--- start ---

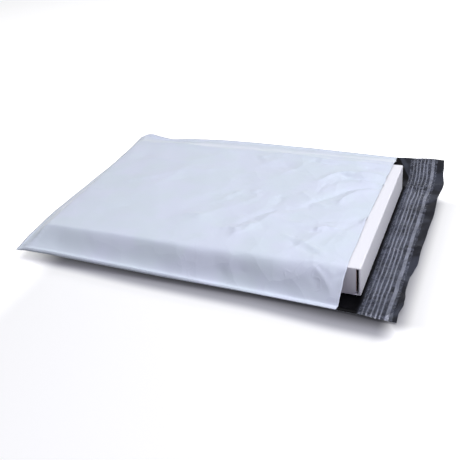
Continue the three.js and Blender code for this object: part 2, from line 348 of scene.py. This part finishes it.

--- end ---
--- start ---

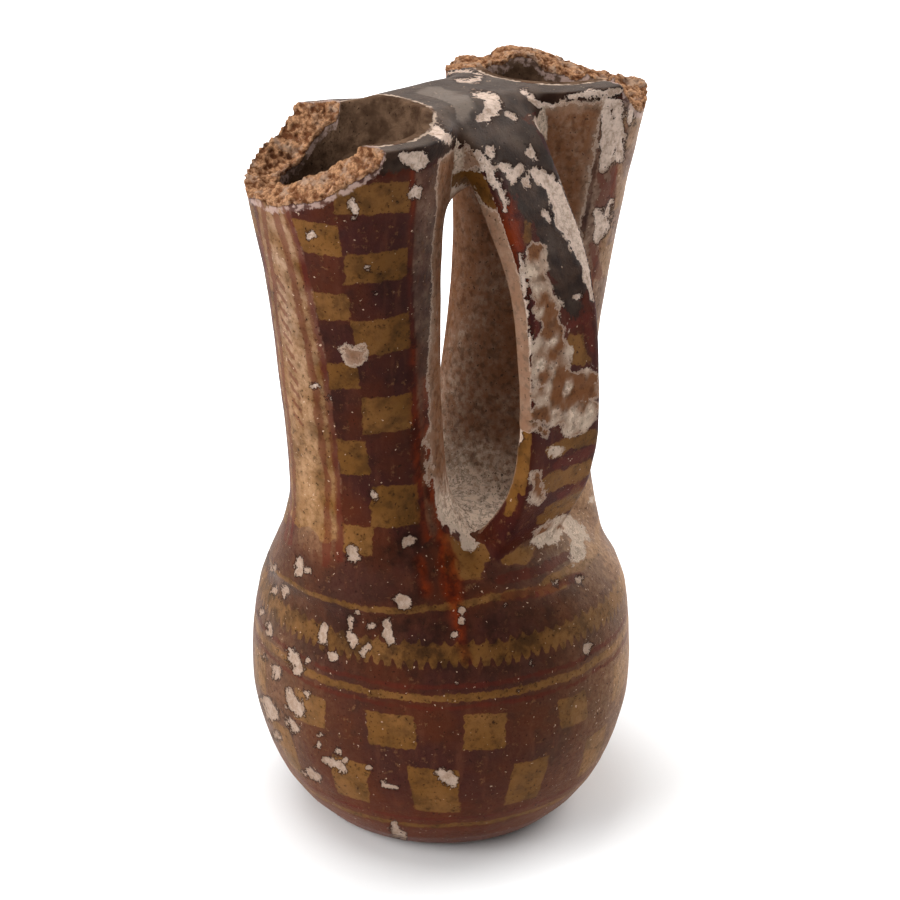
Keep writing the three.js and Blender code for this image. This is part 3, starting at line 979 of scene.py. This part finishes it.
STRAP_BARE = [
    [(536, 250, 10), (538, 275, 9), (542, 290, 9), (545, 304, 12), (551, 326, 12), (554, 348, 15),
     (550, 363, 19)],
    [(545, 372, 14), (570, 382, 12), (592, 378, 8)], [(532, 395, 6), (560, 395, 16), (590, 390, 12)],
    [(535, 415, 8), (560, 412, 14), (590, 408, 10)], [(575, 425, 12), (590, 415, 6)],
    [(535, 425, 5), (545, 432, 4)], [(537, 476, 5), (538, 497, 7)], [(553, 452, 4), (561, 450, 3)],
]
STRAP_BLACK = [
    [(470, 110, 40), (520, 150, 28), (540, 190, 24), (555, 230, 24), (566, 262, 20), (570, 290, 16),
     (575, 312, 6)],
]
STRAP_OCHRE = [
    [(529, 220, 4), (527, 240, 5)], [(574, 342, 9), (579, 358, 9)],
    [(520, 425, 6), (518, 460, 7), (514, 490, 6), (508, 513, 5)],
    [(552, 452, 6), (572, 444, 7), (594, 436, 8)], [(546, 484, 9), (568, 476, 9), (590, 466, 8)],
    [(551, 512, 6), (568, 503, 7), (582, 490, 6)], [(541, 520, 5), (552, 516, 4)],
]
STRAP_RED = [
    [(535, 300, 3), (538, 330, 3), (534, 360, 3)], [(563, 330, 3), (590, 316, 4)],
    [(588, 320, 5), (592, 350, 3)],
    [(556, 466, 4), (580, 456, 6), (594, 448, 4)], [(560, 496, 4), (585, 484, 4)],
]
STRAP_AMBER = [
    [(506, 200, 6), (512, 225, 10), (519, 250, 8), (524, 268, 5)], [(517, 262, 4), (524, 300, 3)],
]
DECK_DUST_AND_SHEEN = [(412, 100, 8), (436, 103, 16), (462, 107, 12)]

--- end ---

(EXERCISE TASK):
Say only how many lines in the records carry the word "scene".

(FINAL RESULT):
2